There's no pain like being the guy without a forklift license and having to use those.
@@hecklerthecrunker the real pain is having a forklift license while no forklifts are available, and having to use a pallet jack
Great topic! The part about grocery store parking lots having great skies is funny to me bc i worked at a grocery store for a summer and I fucking hated that I’d be stuck inside bagging or pushing carts or whatever while this beautiful sunset was there watching me. It felt mean, like take me with you !!!
Funnily, Need for Speed Hot Pursuit 2 is the game that made me discover the art of just slowing down, turning off engine sounds/music and exploring the scenery. That game has a lot of unremarkable and interesting places.
But what I liked were the spots that emit sounds you usually only hear in passing. One spot in the mediterranean tracks was just an italian mum arguing with about 5 kids over and over
The funny thing about taking in the scenery in Burnout Paradise is that Criterion was founded by engineers at camera manufacturer Canon's British R&D department as part of their research into CGI.
10:22 That’s crazy I’m coming from that video
Idk about GTA4 but in Red dead redemption 2 I saw a video this guy followed the power lines from the Saint Denis across to all the settlements with power. Ones without power lines only use oil lamps for lighting
I love the attention to detail of the ecosystem in that game. Just observing nature going about its business, the animals doing their thing. And, of course, that they went above and beyond and made the horses defecate. Attention to detail!
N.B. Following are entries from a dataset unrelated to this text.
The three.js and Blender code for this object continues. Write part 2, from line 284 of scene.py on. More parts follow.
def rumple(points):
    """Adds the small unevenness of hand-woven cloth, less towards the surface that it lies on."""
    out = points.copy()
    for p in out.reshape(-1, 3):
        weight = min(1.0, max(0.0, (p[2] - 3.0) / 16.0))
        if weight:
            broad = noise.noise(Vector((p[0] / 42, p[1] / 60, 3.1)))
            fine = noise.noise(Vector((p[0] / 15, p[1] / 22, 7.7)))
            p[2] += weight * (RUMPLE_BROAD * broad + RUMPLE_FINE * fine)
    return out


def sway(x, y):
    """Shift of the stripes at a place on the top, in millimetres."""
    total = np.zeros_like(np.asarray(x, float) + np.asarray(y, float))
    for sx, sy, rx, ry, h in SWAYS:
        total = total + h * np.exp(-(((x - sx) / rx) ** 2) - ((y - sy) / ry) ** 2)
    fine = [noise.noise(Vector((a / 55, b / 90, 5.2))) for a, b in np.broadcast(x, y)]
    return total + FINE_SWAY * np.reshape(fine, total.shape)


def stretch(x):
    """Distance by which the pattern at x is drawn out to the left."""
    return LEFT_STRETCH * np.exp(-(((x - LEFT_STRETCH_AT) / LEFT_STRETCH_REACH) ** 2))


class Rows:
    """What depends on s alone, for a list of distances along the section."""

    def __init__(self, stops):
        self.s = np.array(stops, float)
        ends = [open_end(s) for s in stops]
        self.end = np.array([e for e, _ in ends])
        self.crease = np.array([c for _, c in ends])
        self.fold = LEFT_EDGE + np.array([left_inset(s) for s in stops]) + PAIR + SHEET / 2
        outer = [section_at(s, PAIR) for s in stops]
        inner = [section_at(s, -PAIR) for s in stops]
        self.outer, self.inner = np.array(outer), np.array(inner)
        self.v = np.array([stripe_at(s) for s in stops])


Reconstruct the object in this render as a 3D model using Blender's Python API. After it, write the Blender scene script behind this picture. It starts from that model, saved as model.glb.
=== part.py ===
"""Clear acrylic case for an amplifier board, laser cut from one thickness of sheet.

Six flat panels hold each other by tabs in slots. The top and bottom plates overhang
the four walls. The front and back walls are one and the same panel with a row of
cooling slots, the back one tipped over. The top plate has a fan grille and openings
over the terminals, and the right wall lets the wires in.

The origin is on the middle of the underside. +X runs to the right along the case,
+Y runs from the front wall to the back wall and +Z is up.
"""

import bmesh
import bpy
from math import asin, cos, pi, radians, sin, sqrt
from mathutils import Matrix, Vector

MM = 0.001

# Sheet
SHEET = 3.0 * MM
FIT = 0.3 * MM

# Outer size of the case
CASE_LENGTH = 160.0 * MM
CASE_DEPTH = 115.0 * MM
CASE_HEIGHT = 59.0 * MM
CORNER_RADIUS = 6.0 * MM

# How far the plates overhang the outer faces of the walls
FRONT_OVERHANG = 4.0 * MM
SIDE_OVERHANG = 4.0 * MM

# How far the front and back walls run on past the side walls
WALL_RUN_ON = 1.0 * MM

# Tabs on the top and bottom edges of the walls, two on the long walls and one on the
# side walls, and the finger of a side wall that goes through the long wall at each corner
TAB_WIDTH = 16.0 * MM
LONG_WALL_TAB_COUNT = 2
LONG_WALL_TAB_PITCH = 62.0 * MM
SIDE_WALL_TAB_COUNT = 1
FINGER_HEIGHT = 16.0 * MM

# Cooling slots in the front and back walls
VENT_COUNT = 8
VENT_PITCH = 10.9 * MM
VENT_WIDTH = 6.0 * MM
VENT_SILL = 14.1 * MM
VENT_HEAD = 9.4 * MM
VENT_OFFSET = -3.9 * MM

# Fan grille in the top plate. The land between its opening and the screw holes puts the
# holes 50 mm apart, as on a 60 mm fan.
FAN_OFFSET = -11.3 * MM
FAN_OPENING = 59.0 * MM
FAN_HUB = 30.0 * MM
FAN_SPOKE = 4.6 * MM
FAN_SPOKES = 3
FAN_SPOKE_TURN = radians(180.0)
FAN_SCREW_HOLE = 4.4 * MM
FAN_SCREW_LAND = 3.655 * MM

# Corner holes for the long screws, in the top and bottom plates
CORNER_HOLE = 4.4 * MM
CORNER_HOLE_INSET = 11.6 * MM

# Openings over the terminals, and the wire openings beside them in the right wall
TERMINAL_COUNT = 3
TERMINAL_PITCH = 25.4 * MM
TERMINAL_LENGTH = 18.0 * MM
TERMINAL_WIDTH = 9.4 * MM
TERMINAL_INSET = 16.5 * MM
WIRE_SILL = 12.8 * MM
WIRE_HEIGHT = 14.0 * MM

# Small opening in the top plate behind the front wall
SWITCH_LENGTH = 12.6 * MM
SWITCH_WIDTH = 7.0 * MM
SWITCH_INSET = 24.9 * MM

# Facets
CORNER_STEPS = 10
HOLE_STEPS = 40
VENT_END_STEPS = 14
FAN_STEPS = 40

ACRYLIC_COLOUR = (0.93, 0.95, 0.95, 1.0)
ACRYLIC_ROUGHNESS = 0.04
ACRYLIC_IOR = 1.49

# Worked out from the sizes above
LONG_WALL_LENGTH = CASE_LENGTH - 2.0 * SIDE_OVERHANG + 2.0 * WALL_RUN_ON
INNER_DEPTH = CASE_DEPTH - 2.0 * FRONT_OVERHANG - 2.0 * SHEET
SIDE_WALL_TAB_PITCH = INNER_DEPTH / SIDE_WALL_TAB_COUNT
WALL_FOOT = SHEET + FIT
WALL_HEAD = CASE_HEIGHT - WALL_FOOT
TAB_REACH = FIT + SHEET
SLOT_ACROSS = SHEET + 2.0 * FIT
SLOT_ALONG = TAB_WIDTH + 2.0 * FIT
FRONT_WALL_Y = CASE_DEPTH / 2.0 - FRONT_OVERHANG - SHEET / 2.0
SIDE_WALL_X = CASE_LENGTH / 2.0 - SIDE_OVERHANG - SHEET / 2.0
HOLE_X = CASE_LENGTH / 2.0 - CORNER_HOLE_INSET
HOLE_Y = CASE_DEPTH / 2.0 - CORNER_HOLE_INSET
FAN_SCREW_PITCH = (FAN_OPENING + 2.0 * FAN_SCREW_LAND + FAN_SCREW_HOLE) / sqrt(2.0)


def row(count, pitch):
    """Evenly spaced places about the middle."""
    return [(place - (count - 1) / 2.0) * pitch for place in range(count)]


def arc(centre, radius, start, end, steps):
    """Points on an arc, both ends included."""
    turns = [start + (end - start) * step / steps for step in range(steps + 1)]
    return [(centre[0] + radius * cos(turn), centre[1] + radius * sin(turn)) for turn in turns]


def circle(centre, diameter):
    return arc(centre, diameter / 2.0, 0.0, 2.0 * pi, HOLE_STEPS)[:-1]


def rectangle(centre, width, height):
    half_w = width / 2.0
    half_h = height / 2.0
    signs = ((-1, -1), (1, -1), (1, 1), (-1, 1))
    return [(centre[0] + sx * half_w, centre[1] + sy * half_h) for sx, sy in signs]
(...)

@@davidvaughan5512 Even realistic horse testicles lol I wanna know who was like "We gotta make em shrink in the cold!"
6:21 I like how you can see tire tracks as if he's had to redo his parking several times lol
San Francisco Rush and San Francisco Rush 2049 are among my all time favorite racing games and they were on the N64. It's more than racing, though. You actually unlock some things by exploring the tracks Midway has created and finding keys and coins. Both games even reward you with cool secret areas that you would never see if all you did was stay on the obvious paths and shortcuts and race (meaning you really have to go out of your way to see and collect everything).
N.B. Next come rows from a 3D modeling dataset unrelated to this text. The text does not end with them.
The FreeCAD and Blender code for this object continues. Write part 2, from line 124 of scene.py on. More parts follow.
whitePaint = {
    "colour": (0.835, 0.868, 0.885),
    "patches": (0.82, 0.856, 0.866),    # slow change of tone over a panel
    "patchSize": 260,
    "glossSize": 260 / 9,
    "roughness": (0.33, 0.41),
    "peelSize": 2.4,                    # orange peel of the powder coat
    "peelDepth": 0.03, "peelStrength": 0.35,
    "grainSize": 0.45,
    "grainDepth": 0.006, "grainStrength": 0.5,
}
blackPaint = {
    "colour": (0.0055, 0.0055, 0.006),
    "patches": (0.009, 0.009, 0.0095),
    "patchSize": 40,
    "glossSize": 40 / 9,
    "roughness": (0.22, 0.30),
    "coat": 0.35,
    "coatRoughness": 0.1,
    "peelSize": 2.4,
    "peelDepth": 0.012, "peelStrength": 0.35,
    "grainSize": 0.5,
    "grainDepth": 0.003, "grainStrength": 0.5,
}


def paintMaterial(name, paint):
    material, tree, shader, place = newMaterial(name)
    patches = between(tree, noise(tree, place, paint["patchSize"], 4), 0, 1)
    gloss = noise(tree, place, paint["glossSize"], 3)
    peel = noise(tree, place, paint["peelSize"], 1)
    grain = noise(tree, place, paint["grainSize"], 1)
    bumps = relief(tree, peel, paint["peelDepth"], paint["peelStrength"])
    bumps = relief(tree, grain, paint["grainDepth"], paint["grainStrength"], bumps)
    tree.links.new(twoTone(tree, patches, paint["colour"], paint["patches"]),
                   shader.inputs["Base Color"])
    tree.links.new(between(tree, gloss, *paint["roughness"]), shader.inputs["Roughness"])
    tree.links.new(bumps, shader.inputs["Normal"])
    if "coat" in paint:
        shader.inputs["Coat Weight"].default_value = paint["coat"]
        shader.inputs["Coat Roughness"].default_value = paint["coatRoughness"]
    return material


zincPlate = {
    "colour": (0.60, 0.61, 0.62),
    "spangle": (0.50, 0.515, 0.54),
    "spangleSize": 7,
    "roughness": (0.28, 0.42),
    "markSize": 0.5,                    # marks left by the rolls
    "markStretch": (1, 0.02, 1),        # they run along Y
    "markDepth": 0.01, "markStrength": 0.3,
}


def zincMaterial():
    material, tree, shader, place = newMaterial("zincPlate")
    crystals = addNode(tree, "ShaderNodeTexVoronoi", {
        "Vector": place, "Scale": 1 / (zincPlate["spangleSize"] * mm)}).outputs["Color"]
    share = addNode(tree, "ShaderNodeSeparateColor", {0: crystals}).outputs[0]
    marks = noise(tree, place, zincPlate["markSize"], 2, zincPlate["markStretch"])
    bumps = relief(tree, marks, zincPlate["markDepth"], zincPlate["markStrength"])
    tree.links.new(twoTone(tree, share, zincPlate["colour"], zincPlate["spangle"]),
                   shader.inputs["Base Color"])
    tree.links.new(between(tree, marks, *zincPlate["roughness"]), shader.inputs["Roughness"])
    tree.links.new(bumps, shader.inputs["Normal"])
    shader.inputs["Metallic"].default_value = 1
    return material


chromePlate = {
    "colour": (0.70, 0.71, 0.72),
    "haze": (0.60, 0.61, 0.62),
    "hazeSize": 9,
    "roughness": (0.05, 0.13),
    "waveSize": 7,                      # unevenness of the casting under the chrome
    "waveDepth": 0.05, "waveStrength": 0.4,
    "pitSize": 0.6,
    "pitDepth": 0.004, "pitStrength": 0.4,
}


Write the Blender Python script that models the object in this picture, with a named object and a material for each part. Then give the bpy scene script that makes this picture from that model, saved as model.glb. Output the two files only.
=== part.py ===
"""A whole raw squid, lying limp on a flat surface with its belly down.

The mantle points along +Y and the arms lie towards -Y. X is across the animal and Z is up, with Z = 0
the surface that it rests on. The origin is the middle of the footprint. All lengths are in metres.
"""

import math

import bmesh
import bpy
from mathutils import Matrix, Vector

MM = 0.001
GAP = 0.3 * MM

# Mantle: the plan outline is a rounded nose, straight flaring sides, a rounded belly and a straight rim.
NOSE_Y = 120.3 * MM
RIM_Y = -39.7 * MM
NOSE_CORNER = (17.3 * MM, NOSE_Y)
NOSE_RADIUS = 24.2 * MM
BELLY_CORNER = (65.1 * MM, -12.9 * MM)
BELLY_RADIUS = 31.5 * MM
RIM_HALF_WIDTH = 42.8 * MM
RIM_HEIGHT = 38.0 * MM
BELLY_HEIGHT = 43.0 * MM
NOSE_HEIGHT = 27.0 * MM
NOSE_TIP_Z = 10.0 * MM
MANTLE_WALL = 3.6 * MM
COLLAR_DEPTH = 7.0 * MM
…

That also reminds me of the time I made a track in ModNation Racers that wasn't really meant to be raced on, but for a chillout spot (It was a simple loop with an exit leading to the rest of the terrain). I added some secrets and even had a small challenge to "collect" the sheep. I miss that game.
You should check out the out of bounds area in COD MW2 Spec Ops mission Hidden. It is a glitch to get out of bounds. But the amount of detail is very odd and weird and almost creepy with how as you travel it feels progressively less lived in and surreal
It takes you thru the All Ghillied Up mission from MW1. I think it’s there coz the developers used that mission to create the spec ops mission Hidden as it’s pretty much the reverse version of All Ghillied Up. Only real difference is you start from the midway point at the cargo crates
5:32 "I regularly come back here". I just... can't even comprehend saying that in my life in regard to a parking lot in a 2008 racing game.
Austin’s finger wave curls have been COOKING I can’t wait to see the results they’re going to be amazing
Idk how many hours I spent as a bored kid just staring at this exact kinda stuff. Love this channel so hard
There are faux advertisements like billboards and posters, meant to give the impression that you're in a public space, where advertisers want to get your attention. Yet, these faux ads in video games are meant to do the opposite.
6:47 I used to be a cart guy at target and I thought I was the only one taking these pics, now I’m convinced every sunset we see online was uploaded by a cart attendant
I swear you have been reading my mind. I’ve been thinking about this stuff for years. Malls and shopping centers and such in racing games have always intrigued me
I watched the recent eclipse in a grocery store parking lot in the path of totality. That unremarkable and odd space was glorious.
If Tom Scott was from the Midwest 0:06
legendary comment
I swear to god learning how oversteer works in video games saved my life. Long story short, i was driving my friend's V8 truck on a rainy highway and i started to hydroplane when i accelerated 😅
I managed to correct it, while going at 65 MPH!!! Luckily there were no cars on the left or right of me. I maintain that, because i learned the ins and out of how car physics works through video games (namely, Driver Sanfransisco which i had just played 2 months prior), me and my friend didn't die that day.
Also, the slapdash greenscreen work is a vibe. The sloppy overlays, the spooky digital shadow haunting your shoulder.
This is another legendary video. Quickly become my favourite non-vlog channel
Holy shit you blew up. I haven't checked out your channel for a while, but I like seeing what you're up to now and then. We spoke on Patreon sometime 2016, I'm glad you're still around.
Ye it’s crazy. Really appreciate that you were around back then.
@@any_austin ♥️
Burnout Paradise is probably my favourite game, played it on XBox and now on Switch.
I like how the objective of finding all of the yellow gates and billboards forces you to look at the surroundings more, especially when you get to the end and only have a few to hunt for.
I love not driving in driving games. My siblings and i would race backwards a few laps in mario kart and then flip around and see if we could beat the easy computers before they finish their race. Saw a lot of detail that probably wasn't meant to be focused on lol
Kind of unfair how hilarious you are.... Got me paying attention to things I'm not supposed to... And benefiting off my time.
Definitely subscribing
Since I was a kid I've always hoped to see the Burnout Paradise map brought to GTA with mods. Being able to get out of the car and just explore those huge empty spaces made my mind fly. I can see that same excitement in your videos, the Assassin's Creed and Mario Kart Wii ones were phenomenal but this one really resonated with me. Thank you so much, I hope to see way more of this in the future. And please don't shy away from the camera cause it really makes the videos more engaging. Cheers!